Without any other idea of what to do, I asked her if she was alright.

She began to, drunkenly I might add, explain to me that she was supposed to get married in several hours and she wasn’t sure if she should or not.

I was twenty-two and, thus, by default full of good advice.

I told her she should get married; she was in Vegas!  

She promptly asked me to be her Maid of Honor. I accepted with the glimmer of an adventure shining in the back of my mind.


She whisked my away to her hotel room where we were supposed to get her into her wedding dress.  She promptly disrobed and began running around the hotel room naked, attempting to beautify herself.  She was probably in her early forties, I have no recollection of her name almost ten years later, but she seemed to be jacked up on something. 

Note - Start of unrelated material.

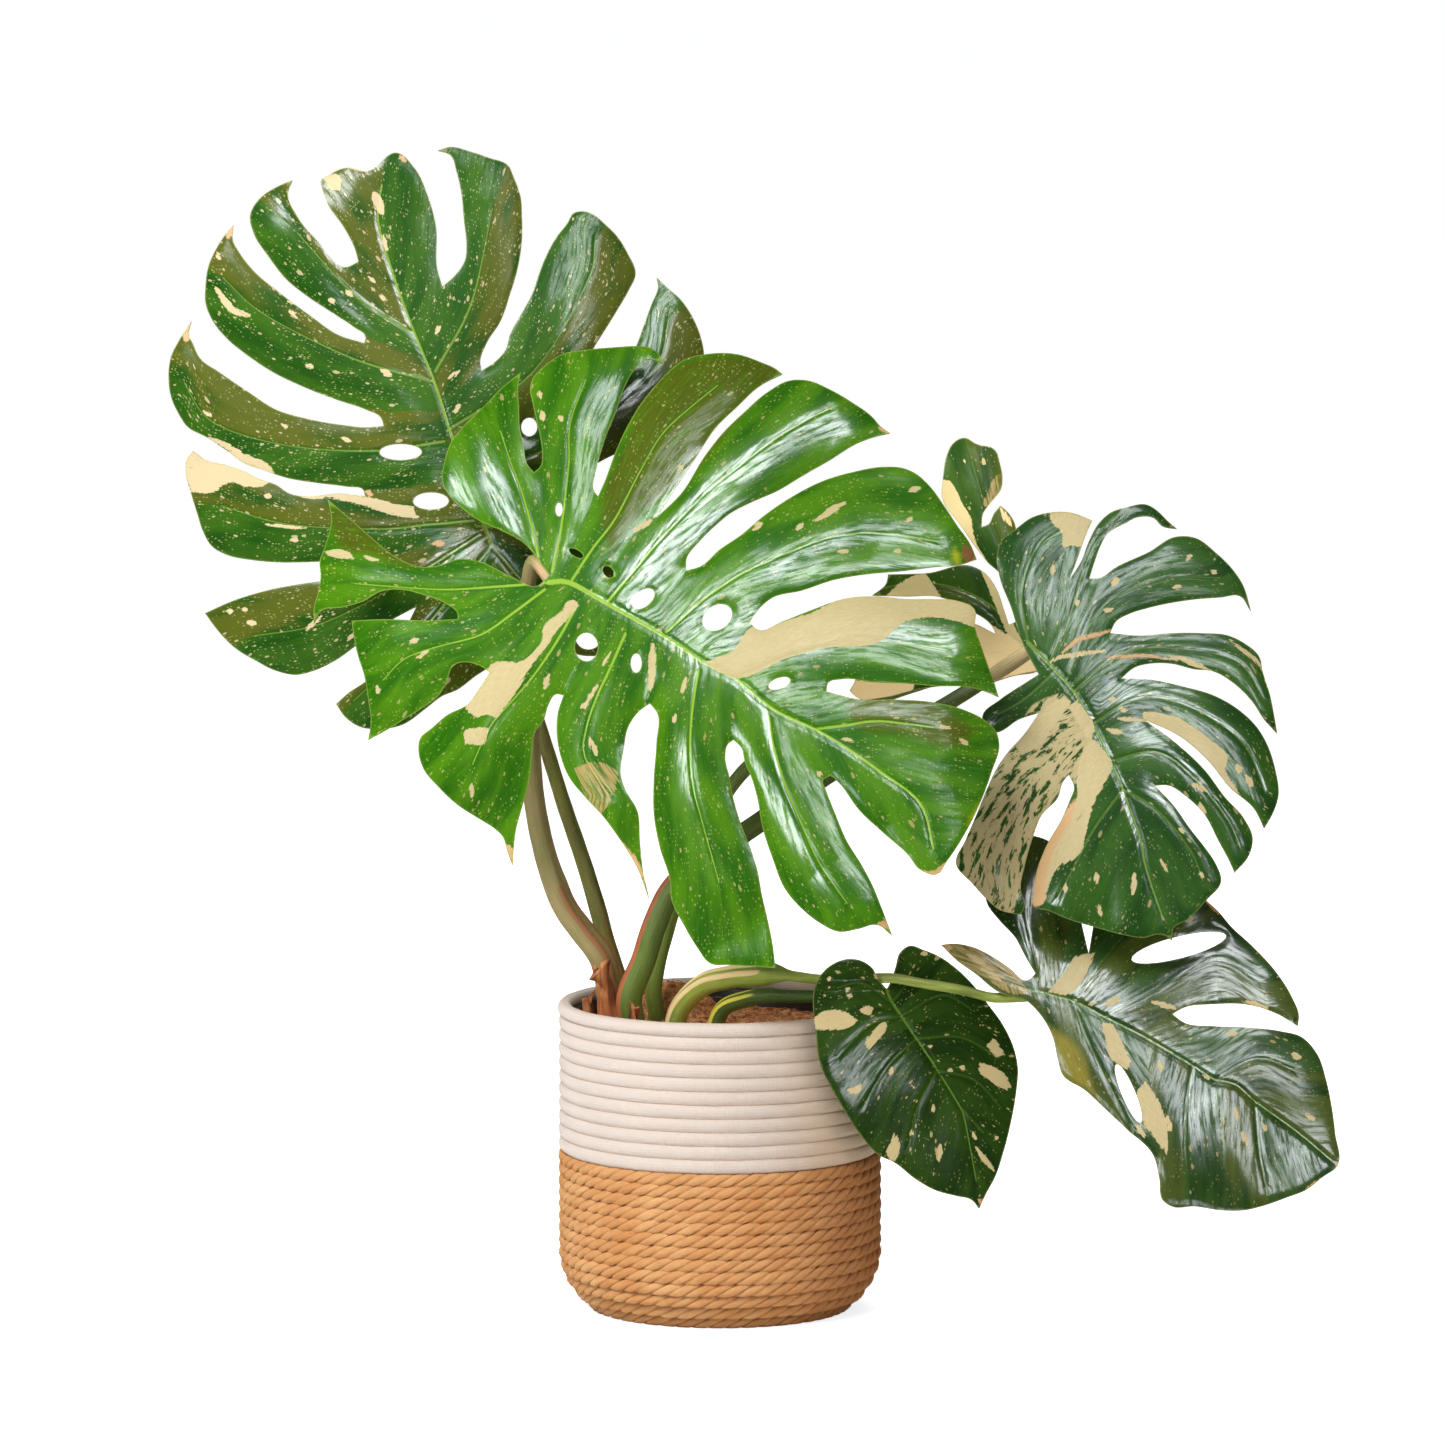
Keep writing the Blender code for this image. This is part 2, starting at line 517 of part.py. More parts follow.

Under the guise of needing to clothe myself in my best dress for the upcoming nuptials, I escaped back to the safety of my friends to fill them in on the craziness of my morning.  My dear friend, Katherine, joined me as I returned to make sure the bride was ready to go.  Our friends Ryan and Jon became the impromptu guests and we were invited to ride with the bride and groom in the limo to the court house downtown to get the marriage license.  Since the groom also needed someone to stand up for them, Ryan became the best man for a man he had just met and ridden in a limo with. 


Upon our arrival at the Chapel of Love, I helped my bride get dressed in the dressing room.  She had to pick out a veil, so we tried on multiple veils.  She finally selected one and we went into the little chapel where they became Mr. and Mrs. Something.


We continued our celebration by returning to Treasure Island Hotel and benefitting from the generosity of strangers towards the happy couple and their wedding party.  This couple attempted to keep wedding traditions alive, and from the depths of her wedding dress, the bride presented me with a wedding veil she had stolen from the dressing room at the chapel as my reward for signing her marriage statement in Las Vegas.  If only I had worn the veil, which I still have in a dress-up box for future children, at my own wedding I would have fulfilled the lesser known adage of Something Stolen to my list of items Borrowed, Blue, Old and New.


No wedding is complete without a feast, and where else would one celebrate a wedding of such classy proportions but at The Cheesecake Factory.  Our new friends walked us down the strip to the restaurant where they ordered drinks and appetizers for everyone.  My dear friend Jon, who has about an American palate as you can have, was forced to eat artichoke.  Somewhere between the eating of appetizers and the arrival of our ordered entrees, something surprising even for this day, occurred.


The bride and groom got in an argument.  I really don’t remember what they argued about, mostly because we weren’t really paying attention until my bride stormed away from the table with her new husband following behind her.


My friends and I looked at one another, and had no clue what to do.  What if they didn’t return?  We didn’t have money to pay for everything that had been ordered!


Moments later, the husband arrived and dropped a few Benjamins on the table and said they were heading back to the hotel and we were to enjoy our dinner.


We never saw the Happy Couple again.